Directive: Determine the number of lines in the listing below where the string "bodies" occurs; answer with the number alone.

-- begin Dataset excerpt --

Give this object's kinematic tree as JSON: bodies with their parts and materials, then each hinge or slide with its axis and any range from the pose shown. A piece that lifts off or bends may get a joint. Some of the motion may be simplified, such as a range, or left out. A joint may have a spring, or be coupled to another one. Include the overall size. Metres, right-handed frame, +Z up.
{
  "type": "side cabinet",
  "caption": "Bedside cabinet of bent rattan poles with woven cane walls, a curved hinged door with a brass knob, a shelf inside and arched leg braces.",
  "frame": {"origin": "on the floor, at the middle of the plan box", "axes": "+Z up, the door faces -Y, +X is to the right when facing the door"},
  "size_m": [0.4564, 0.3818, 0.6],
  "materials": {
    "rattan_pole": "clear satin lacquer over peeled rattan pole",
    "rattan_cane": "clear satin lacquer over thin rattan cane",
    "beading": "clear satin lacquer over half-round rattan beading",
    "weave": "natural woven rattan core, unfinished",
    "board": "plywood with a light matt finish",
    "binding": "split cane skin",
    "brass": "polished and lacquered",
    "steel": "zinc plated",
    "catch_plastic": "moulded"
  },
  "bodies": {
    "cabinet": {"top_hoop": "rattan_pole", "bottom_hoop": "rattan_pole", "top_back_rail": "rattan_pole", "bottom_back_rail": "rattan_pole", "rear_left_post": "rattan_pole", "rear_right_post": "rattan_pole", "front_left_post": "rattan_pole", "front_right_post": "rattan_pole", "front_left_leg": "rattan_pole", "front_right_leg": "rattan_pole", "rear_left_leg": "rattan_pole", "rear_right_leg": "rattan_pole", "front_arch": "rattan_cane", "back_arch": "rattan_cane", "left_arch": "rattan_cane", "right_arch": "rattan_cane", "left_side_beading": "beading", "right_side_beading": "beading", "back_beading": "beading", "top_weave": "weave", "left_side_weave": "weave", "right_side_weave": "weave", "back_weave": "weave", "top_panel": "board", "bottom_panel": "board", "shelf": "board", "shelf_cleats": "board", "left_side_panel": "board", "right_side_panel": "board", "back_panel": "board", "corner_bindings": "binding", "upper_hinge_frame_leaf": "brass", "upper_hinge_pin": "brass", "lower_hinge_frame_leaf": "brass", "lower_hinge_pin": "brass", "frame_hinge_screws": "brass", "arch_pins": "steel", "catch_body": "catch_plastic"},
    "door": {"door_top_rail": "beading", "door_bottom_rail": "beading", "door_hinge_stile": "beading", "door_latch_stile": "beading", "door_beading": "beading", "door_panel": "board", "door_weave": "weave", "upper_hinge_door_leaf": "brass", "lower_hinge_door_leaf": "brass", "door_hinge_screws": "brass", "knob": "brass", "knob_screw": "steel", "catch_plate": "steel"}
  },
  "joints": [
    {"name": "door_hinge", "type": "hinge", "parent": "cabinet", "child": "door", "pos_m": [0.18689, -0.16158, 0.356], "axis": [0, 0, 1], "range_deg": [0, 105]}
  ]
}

-- end Dataset excerpt --

Final answer: 2